My nurses spend HOURS on the phones every day, often with "Voice Mail from Hell," trying to get preauthorization for various treatments and tests for our patients; it's a nightmare! Often, they run into a dead end: "Oh, we have contracted that part of the preauthorization process out to this other outfit, even though that is not listed on the insurance card, our website, etc.---sorry about the 45 minutes you wasted. Call them." Sometimes, even preauthorization is not a guarantee of payment, and the patient is STILL stuck with a bill, because someone decided on further review that something else might have been cheaper. We have gotten faxes that said, "What is X drug that you want for this patient? Please tell us what it is, and then we can decide whether or not to approve it." Excuse me, but you DON'T EVEN KNOW WHAT IT IS, and you are going to have control over whether or not it will get covered???!!!
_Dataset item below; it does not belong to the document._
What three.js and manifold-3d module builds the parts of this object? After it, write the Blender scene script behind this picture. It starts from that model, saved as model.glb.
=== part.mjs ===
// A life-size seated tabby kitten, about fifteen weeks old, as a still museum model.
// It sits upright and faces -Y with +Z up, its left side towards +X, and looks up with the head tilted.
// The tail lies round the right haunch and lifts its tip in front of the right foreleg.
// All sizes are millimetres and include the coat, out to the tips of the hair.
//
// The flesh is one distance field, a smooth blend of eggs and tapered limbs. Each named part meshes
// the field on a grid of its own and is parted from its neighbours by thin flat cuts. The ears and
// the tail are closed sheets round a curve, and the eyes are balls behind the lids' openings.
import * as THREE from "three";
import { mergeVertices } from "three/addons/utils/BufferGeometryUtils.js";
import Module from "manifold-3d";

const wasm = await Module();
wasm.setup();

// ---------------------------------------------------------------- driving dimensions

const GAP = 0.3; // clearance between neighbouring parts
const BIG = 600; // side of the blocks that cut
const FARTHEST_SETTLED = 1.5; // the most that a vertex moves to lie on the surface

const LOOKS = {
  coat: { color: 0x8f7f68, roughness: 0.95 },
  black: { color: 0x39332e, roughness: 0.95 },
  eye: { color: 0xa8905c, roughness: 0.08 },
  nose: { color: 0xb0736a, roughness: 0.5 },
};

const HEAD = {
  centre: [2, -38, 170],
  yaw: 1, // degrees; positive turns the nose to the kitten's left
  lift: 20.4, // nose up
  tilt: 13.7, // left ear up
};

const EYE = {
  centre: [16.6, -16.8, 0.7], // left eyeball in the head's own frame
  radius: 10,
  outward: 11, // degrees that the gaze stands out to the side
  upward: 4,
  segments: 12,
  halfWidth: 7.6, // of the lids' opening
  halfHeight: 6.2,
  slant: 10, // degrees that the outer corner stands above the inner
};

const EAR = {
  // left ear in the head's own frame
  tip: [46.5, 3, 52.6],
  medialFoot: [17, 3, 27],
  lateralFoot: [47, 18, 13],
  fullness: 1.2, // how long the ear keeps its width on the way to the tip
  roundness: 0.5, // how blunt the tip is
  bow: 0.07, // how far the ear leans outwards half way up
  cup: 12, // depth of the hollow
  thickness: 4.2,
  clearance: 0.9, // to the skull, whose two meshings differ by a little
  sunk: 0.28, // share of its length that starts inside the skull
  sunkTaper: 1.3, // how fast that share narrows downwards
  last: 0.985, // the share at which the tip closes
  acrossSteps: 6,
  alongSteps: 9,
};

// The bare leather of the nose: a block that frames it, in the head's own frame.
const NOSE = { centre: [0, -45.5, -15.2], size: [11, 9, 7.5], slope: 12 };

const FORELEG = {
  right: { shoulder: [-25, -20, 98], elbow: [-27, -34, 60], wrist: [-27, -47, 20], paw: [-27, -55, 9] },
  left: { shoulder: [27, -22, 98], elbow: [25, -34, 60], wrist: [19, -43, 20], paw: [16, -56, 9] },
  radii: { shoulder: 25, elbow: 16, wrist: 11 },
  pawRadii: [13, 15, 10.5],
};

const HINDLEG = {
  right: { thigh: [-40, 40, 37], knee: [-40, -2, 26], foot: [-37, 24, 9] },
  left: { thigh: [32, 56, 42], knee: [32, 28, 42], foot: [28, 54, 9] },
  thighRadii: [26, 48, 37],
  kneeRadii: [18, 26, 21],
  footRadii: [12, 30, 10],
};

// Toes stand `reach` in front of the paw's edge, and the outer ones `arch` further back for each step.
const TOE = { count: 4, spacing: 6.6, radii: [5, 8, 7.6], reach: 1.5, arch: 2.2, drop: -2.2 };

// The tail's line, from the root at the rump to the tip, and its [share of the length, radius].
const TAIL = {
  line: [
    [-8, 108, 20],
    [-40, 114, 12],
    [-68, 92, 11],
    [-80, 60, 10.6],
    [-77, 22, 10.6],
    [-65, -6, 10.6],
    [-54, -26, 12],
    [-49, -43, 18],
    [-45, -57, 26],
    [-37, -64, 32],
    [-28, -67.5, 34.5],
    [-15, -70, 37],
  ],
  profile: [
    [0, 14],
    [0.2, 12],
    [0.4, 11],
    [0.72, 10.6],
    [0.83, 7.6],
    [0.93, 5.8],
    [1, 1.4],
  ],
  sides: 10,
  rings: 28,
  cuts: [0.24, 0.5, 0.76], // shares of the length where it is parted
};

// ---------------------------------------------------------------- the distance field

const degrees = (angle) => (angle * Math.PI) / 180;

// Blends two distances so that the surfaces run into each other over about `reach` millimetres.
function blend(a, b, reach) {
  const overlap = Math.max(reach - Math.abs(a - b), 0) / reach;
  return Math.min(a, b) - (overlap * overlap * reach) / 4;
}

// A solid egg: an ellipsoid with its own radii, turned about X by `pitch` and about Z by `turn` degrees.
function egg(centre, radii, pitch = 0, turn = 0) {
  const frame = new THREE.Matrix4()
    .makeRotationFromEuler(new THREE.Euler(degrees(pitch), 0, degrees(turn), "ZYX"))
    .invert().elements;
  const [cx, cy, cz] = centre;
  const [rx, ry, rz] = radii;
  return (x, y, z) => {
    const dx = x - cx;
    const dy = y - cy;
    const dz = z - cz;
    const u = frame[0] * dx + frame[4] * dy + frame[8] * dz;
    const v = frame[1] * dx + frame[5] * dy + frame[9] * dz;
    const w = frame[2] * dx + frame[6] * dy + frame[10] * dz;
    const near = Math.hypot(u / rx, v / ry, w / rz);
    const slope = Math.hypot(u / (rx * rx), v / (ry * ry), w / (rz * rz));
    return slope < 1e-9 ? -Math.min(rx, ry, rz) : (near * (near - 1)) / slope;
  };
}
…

Today, my nurse was working on getting an anti-nausea medicine for 2 patients for chemo, around $300 worth. (It is the standard for people getting chemo of a certain intensity.) Once she was told, "no, give them something cheaper, but if they throw up so much that they have to go to the ER ($$$), then NEXT time we will cover the med." The other insurance company said, "We won't approve the med as a stand-alone, BUT if you also prescribe these 2 OTHER DRUGS at the same time, we will cover them all," so suddenly the $300 has ballooned to over $500. 2 other patients this week had theirs go through no questions asked, yet they all had the SAME diagnosis and the SAME chemo regimen. Our office spends the time because our patients deserve the best care we can give them, but the RN on the phone has an hourly wage, and the insurance company is paying the folks on the other end something, too, so it's an expensive and inefficient system. Lots of offices don't even bother: "Here is what your chemo will cost; pay $20% down and YOU have to deal with the insurance companies to collect," which is awful because if my specialized RNs have difficulty, how on earth is little hard-of-hearing, 80-year-old housewife of the patient going to be able to navigate this???

It's a nightmare, and won't get fixed until Congress doe not have free VIP medical care; they are so out of touch with what it is like to be a regular patient, and any concerns that the medical folks raise is chalked up to the whining of "rich doctors."

All you can do is try to pay attention to deductibles, catastrophic caps, any maximum outlay from the insurance company (folks with a certain chronic leukemia are now starting to outlive the max their insurance will pay for drugs), who locally is in and out-of-network, and how you will be expected to get your medicines (mail order, local pharmacy, whatever), and how your insurance will cover if you remain employed, or if you or your spouse's insurance lapses.